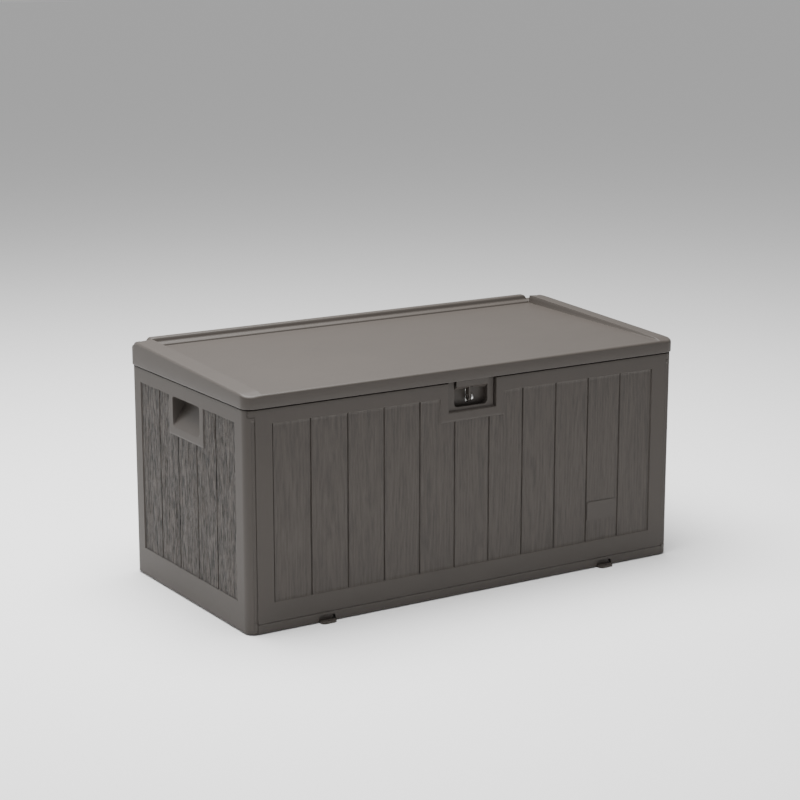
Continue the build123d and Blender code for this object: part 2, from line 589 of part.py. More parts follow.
# ---- fasteners ---------------------------------------------------------------------------------------
def hinge_pin(x):
    """Headed pin through one hinge."""
    end = x + BODY_KNUCKLE[1]
    shank = bar_x((x - BODY_KNUCKLE[1], end + PIN_HEAD / 2), HINGE_Y, HINGE_Z, PIN_R)
    return shank + bar_x((end + PIN_PLAY, end + PIN_HEAD), HINGE_Y, HINGE_Z, 2 * PIN_R - 0.5)


def screw_group(places, length, turn):
    """Equal screws at several places, all turned the same way."""
    return Part() + [Pos(*place) * turn * screw(length) for place in places]


def wall_screws():
    """Screws from inside that hold the front and rear panels to the four corner posts."""
    inner = POST_X - GAP - WALL - SEAT
    length = WALL + GAP + POST_SKIN + SEAT + 1
    sides = (-WALL_SCREW_Y, WALL_SCREW_Y)
    right = screw_group([(inner, y, z) for y in sides for z in WALL_SCREW_Z], length, Rot(0, -90, 0))
    return right + mirror(right, about=Plane.YZ)


def housing_screws():
    """Screws from inside that hold the lock housing to the front panel's collar."""
    inner = -HALF_D + LATCH_SHALLOW + WALL + GAP + HOUSING_FLANGE + SEAT
    places = [(x, inner, z) for x, z in HOUSING_SCREWS]
    return screw_group(places, HOUSING_FLANGE + GAP + 2 * SCREW_HEAD_H, Rot(-90, 0, 0))


def lid_screws():
    """Screws that hold the liner to the lid's bosses."""
    return screw_group([(x, y, LINER_Z[0] - SEAT) for x, y in LID_SCREWS], BOSS_HOLE - 2, Rot(180, 0, 0))


def staple_screws():
    """Screws of the staple, driven from inside into the pocket's back wall."""
    inner = -HALF_D + POCKET_DEEP + WALL + STAPLE_THICK + 2 * SEAT
    places = [(x, inner, STAPLE_SCREW_Z) for x in both(STAPLE_SCREW_X)]
    return screw_group(places, STAPLE_THICK + WALL - STAPLE_SKIN, Rot(-90, 0, 0))


def hasp_screws():
    """Screws of the hasp, inside the lid."""
    inner = -LID_HALF_D + WALL + GAP + HASP_THICK + SEAT
    places = [(x, inner, HASP_SCREW_Z) for x in both(HASP_SCREW_X)]
    return screw_group(places, 5.5, Rot(-90, 0, 0))


# ---- write every piece ---------------------------------------------------------------------------------
save("base_tray", base_tray())
save("front_panel", front_panel())
save("lock_housing", lock_housing())
save("housing_screws", housing_screws())
save("rear_panel", rear_panel())
left = left_panel()
save("left_panel", left)
save("right_panel", mirror(left, about=Plane.YZ))
save("label_plate", label_plate())
foot = anchor_foot()
save("foot_front_right", foot)
save("foot_front_left", mirror(foot, about=Plane.YZ))
save("foot_rear_left", turned(foot))
save("foot_rear_right", mirror(foot, about=Plane.XZ))
save("lid_shell", lid_shell())
save("lid_inner_panel", lid_inner_panel())
save("lid_screws", lid_screws())
save("lid_hasp", lid_hasp())
save("hasp_screws", hasp_screws())
save("lock_staple", lock_staple())
save("staple_screws", staple_screws())
for hinge, hinge_x in zip(HINGE_NAMES, HINGE_X):
    save("hinge_pin_" + hinge, hinge_pin(hinge_x))
save("wall_screws", wall_screws())
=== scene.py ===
import math

import bmesh
import bpy
import numpy as np
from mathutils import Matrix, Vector


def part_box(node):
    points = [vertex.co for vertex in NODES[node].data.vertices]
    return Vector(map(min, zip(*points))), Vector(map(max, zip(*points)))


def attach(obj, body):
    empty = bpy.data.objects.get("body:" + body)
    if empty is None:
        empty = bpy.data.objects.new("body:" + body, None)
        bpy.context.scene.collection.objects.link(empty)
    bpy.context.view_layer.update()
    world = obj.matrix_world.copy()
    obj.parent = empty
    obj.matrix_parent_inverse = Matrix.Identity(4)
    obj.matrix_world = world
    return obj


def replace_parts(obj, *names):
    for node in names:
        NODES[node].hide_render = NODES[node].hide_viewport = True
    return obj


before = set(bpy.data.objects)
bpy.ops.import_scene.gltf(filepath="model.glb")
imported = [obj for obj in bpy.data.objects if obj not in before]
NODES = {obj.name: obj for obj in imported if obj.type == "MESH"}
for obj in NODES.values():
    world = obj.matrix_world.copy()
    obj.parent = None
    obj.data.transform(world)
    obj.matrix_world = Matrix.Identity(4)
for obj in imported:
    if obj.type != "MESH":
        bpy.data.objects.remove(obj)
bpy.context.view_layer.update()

MM = 0.001               # the shapes below are worked out in millimetres


def span(node):
    """Lowest and highest corners of a CAD node in millimetres."""
    low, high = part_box(node)
    return [v / MM for v in low], [v / MM for v in high]


# ---- driving sizes, read from the frame where it has them (mm) ----------------------------
end_low, end_high = span("left_panel")
front_low, _ = span("front_panel")
lid_low, lid_high = span("lid_shell")
HALF_W = -end_low[0]
HALF_D = -front_low[1]
BASE_Z = end_low[2]
SEAM_Z = end_high[2]
PANEL_Z = front_low[2]
LID_HALF_W = lid_high[0]
LID_HALF_D = -lid_low[1]
LID_TOP = lid_high[2]
LID_Z = SEAM_Z + 2.3             # lower edge of the lid's skirt
BODY_R = 23.0
LID_R = 26.0
POST_X = HALF_W - 22.3           # seam between a long wall and a corner post
WALL_END = POST_X - 0.3
WALL = 4.0
EAR_Z = SEAM_Z - 15.7            # above this the long walls wrap the corners with an ear
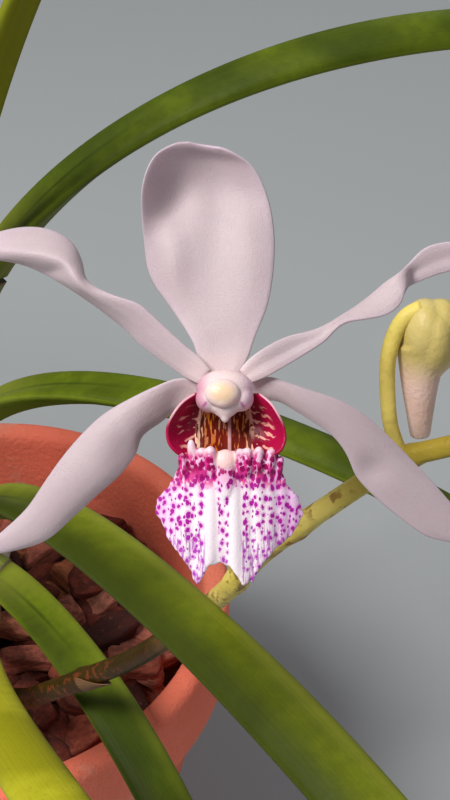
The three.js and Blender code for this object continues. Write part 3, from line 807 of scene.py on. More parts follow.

☆ ☆ ☆

▶ _What is being asked_
Restate word for word only the lines running from the beginning of the data to the line holding "return right +", both included.

▶ _Task solution_
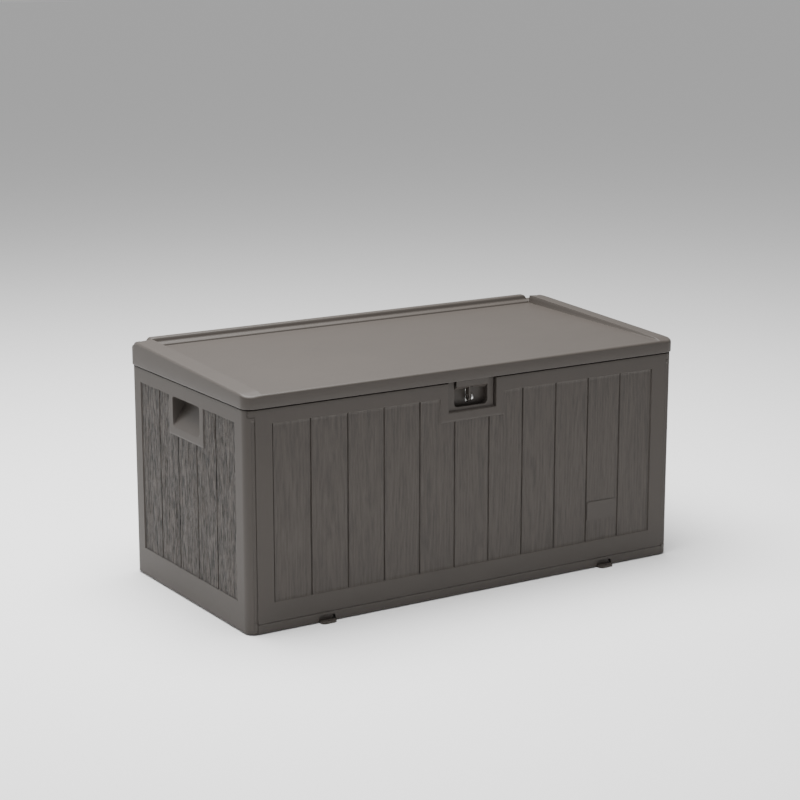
Continue the build123d and Blender code for this object: part 2, from line 589 of part.py. More parts follow.
# ---- fasteners ---------------------------------------------------------------------------------------
def hinge_pin(x):
    """Headed pin through one hinge."""
    end = x + BODY_KNUCKLE[1]
    shank = bar_x((x - BODY_KNUCKLE[1], end + PIN_HEAD / 2), HINGE_Y, HINGE_Z, PIN_R)
    return shank + bar_x((end + PIN_PLAY, end + PIN_HEAD), HINGE_Y, HINGE_Z, 2 * PIN_R - 0.5)


def screw_group(places, length, turn):
    """Equal screws at several places, all turned the same way."""
    return Part() + [Pos(*place) * turn * screw(length) for place in places]


def wall_screws():
    """Screws from inside that hold the front and rear panels to the four corner posts."""
    inner = POST_X - GAP - WALL - SEAT
    length = WALL + GAP + POST_SKIN + SEAT + 1
    sides = (-WALL_SCREW_Y, WALL_SCREW_Y)
    right = screw_group([(inner, y, z) for y in sides for z in WALL_SCREW_Z], length, Rot(0, -90, 0))
    return right + mirror(right, about=Plane.YZ)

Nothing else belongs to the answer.